By 6:30 we were back on the road which had now narrowed to a single paved lane that meandered through lychee, banana and mango groves. We passed little pig farms here and there and even though we had caused every dog we passed to bark, somehow the sows and piglets slept soundly as we passed. We counted at least twenty pink piglets laying beside one massive momma pig.
Further up the road we saw a sign beside the road and Google translate told us it was a Buddhist temple. It was a couple kilometers out of our way but we didn’t want to miss out on this opportunity so we veered to the right and a few kilometers later, there it was on our left across a little bridge. They were up on a hillside and had the most beautiful views of the valley below that was dotted with little ponds. We were given bottles of water, offered food and escorted into the temple. The monk put on his robes and handed us lit sticks of incense and Doug and I walked to all four of the shrines, offered our incense and said little prayers. They even gave Doug a small Buddha figurine.
We left the temple and a few hours later, we were entering a town.

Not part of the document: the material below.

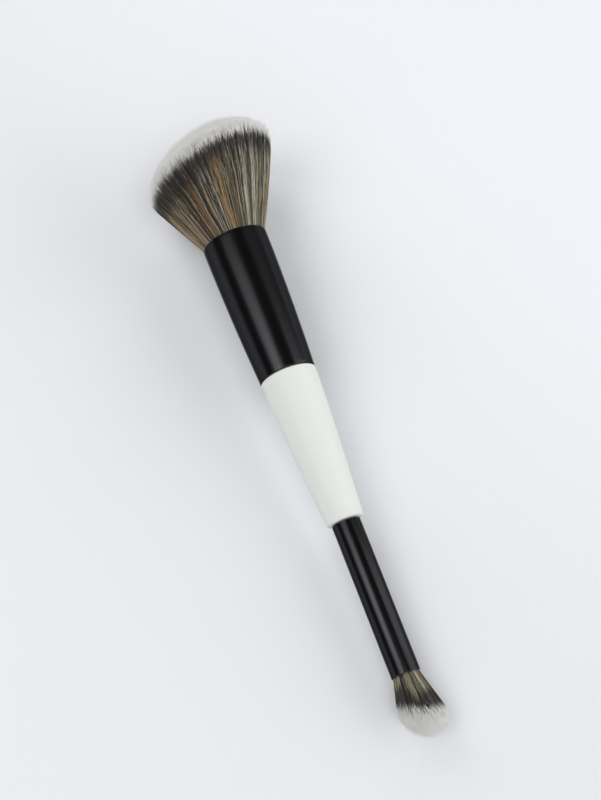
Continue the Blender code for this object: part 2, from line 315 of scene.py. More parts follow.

# Depth of the finishes' grain, one thread turn's length and how dark the painted groove shade gets
PEEL_DEPTH = 0.004 * MM
DRAWN_DEPTH = 0.0015 * MM
THREAD_DEPTH = 0.04 * MM
BUBBLE_DEPTH = 0.05 * MM
CEMENT_DEPTH = 0.08 * MM
THREAD_PITCH = 0.18 * MM
GROOVE_SHADE_SHARE = 0.35
# A bubble's edge fades out between these shares of its cell
BUBBLE_EDGE = (0.1, 0.22)

# The bare metal of a cut rim: how much of it shows, and the distances between which it fades
CUT_SHARE = 0.5
CUT_FADE = (0.02 * MM, 0.16 * MM)

# Painted light on the paper: it is paler along this way over the floor, between these lengths
PAINTED_LIGHT_WAY = (-0.56, 1.3, 0.0)
PAINTED_LIGHT_REACH = (-0.02, 0.17)

# Camera and floor
CAMERA_PLACE = Vector((151.931, -59.871, 401.905)) * MM
CAMERA_AIM = Vector((-5.833, -0.285, 10.0)) * MM
CAMERA_LENS_MM = 72
CAMERA_SENSOR_MM = 36
CAMERA_NEAR = 0.01
CAMERA_FAR = 50
FLOOR_RADIUS = 6.0
FLOOR_SEGMENTS = 64

# Every light is turned to the ground under the middle of the brush
LIGHT_AIM = Vector((0, 0, 0))
# Soft boxes: name, direction, distance, width and height, and glow. A glow of one is as bright
# as white paper in plain light.
LAMPS = (
    ("soft_box", (-0.07, -0.5, 0.87), 1.3, (0.72, 0.95), 1.45),
    ("soft_box_core", (0.03, -0.5, 0.87), 1.25, (0.56, 0.55), 1.95),
    ("right_box", (-0.03, 0.88, 0.475), 1.5, (0.54, 1.4), 1.75),
    ("card", (-0.45, 0.75, 0.58), 1.6, (0.55, 1.4), 0.24),
)
# Soft light from far away: name, direction, width in degrees and level. A level of one alone
# shows a level white sheet as white.
SUNS = (
    ("skylight", (0.45, 0.05, 0.9), 30, 0.2),
    ("window", (-1.0, 0.55, 0.45), 36, 0.06),
    ("right_wall", (0.6, 0.9, 0.4), 44, 0.11),
    ("near_end", (-1.0, -0.35, 0.65), 40, 0.13),
    ("far_end", (1.0, 0.0, 0.6), 50, 0.06),
    ("left_wall", (0.7, -0.75, 0.5), 50, 0.065),
)
# The room: pale at the horizon, dim above these heights
HORIZON_TONE = (0.75, 0.77, 0.8)
CEILING_TONE = (0.085, 0.088, 0.095)
CEILING_START = (0.03, 0.14)


# The brush's axis, from the frame


def middle_of(node):
    low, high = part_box(node)
    return (low + high) / 2


AXIS = (middle_of("eye_ferrule") - middle_of("face_binding")).normalized()
ACROSS = Vector((0, 1, 0))
UPRIGHT = AXIS.cross(ACROSS)
FACE_RIM_CENTRE = middle_of("eye_ferrule") - AXIS * (EYE_RIM - EYE_FERRULE_LENGTH / 2)


def place_on_axis(station):
    return FACE_RIM_CENTRE + AXIS * station


# Node trees


class Wire:
    """An output socket that Python's operators work on."""

    def __init__(self, board, socket):
        self.board = board
        self.socket = socket

    def __add__(self, other):
        return self.board.sum("ADD", self, other)

    def __sub__(self, other):
        return self.board.sum("SUBTRACT", self, other)

    def __rsub__(self, other):
        return self.board.sum("SUBTRACT", other, self)

    def __mul__(self, other):
        return self.board.sum("MULTIPLY", self, other)

    def __truediv__(self, other):
        return self.board.sum("DIVIDE", self, other)

    def __rtruediv__(self, other):
        return self.board.sum("DIVIDE", other, self)

    __radd__ = __add__
    __rmul__ = __mul__

    def __pow__(self, power):
        return self.board.sum("POWER", self, power)

    def clamped(self):
        return self.board.add("ShaderNodeClamp", values={"Value": self}).out("Result")

    def smooth_between(self, low, high):
        """Zero below low, one above high and a soft step between them."""
        return self.board.add(
            "ShaderNodeMapRange",
            {"interpolation_type": "SMOOTHSTEP"},
            {"Value": self, "From Min": low, "From Max": high},
        ).out("Result")

    def parts(self):
        split = self.board.add("ShaderNodeSeparateXYZ", values={"Vector": self})
        return split.out("X"), split.out("Y"), split.out("Z")


class Placed:
    """A node on a board."""

    def __init__(self, board, node):
        self.board = board
        self.node = node

    def out(self, name):
        return Wire(self.board, choose(self.node.outputs, name))


def choose(sockets, key):
    """The socket with that name, identifier or number, in use where several share the name."""
    if isinstance(key, int):
        return sockets[key]
    named = [s for s in sockets if key in (s.name, s.identifier)]
    return next((s for s in named if s.enabled), named[0])


def is_vector(value):
    if isinstance(value, Wire):
        return value.socket.type in ("VECTOR", "RGBA")
    return isinstance(value, (tuple, Vector))


class Board:
    """A node tree that nodes are placed on."""

    def __init__(self, tree):
        self.tree = tree

    def add(self, kind, settings=None, values=None):
        """Places a node: its settings first, then the values or wires of its sockets."""
        node = self.tree.nodes.new(kind)
        for name, value in (settings or {}).items():
            if name == "stops":
                set_stops(node.color_ramp, value)
            elif name == "captures":
                for caught in value:
                    node.capture_items.new("VECTOR", caught)
            else:
                setattr(node, name, value)
        for name, value in (values or {}).items():
            socket = choose(node.inputs, name)
            if isinstance(value, Wire):
                self.tree.links.new(value.socket, socket)
            else:
                socket.default_value = value
        return Placed(self, node)

    def sum(self, operation, *values):
        """Works out numbers, or vectors where any value is one."""
        if any(is_vector(value) for value in values):
            values = [
                (value,) * 3 if isinstance(value, (int, float)) else value for value in values
            ]
            node = self.add(
                "ShaderNodeVectorMath", {"operation": operation}, dict(enumerate(values))
            )
            return node.out("Vector")
        node = self.add("ShaderNodeMath", {"operation": operation}, dict(enumerate(values)))
        return node.out("Value")

    def measure(self, operation, *values):
        """A vector sum whose result is a number, such as a dot product or a length."""
        node = self.add("ShaderNodeVectorMath", {"operation": operation}, dict(enumerate(values)))
        return node.out("Value")

    def blend(self, share, first, second):
        """Mixes two numbers."""
        return self.add(
            "ShaderNodeMix", {"data_type": "FLOAT"}, {"Factor": share, "A": first, "B": second}
        ).out("Result")

    def blend_colours(self, share, first, second):
        return self.add(
            "ShaderNodeMix",
            {"data_type": "RGBA"},
            {"Factor": share, "A": opaque(first), "B": opaque(second)},
        ).out("Result")

    def join(self, x, y, z=0.0):
        return self.add("ShaderNodeCombineXYZ", values={"X": x, "Y": y, "Z": z}).out("Vector")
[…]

We had walked about thirteen miles and my blisters were telling me that we needed to make it a short day. We went to the town’s only hotel and the guy running it flat out refused us. He had a very stern, unyielding and unfriendly expression on his face. We enlisted the help of our Mandarin speaking friend and she tried to straighten things out with him. He told her that the hotel was full but it was obvious to us that it was completely empty and that he simply did not want us there. We experienced this a few times last year as well and it’s something that we still don’t quite understand. Last summer it was only inconvenient as there were always other hotels nearby. But what do you do when that’s the only hotel in town? We tried talking to the guy’s son but it only seemed to annoy father more and when I saw dad get on his motor scooter, shoot us a dirty look and mutter something under his breath, I got the feeling that he was headed off to get the police so Doug and I jumped on the first bus we saw that was headed out of town.
It started to rain and then come down in sheets and out the windows of the bus I could see those beautiful limestone outcroppings that we were planning to walk past. I didn’t even get one picture of them.
We got off the bus thirty-five kilometers later in the next town. We walked into the first hotel we saw and we’re greeted by the entire four member family with “HELLO HELLO!” and the biggest smiles and laughter. They are so kind and helpful. Again, I guess we are where we are supposed to be but we had to cut 35k out of our walk and I was so looking foward to this section of the 324.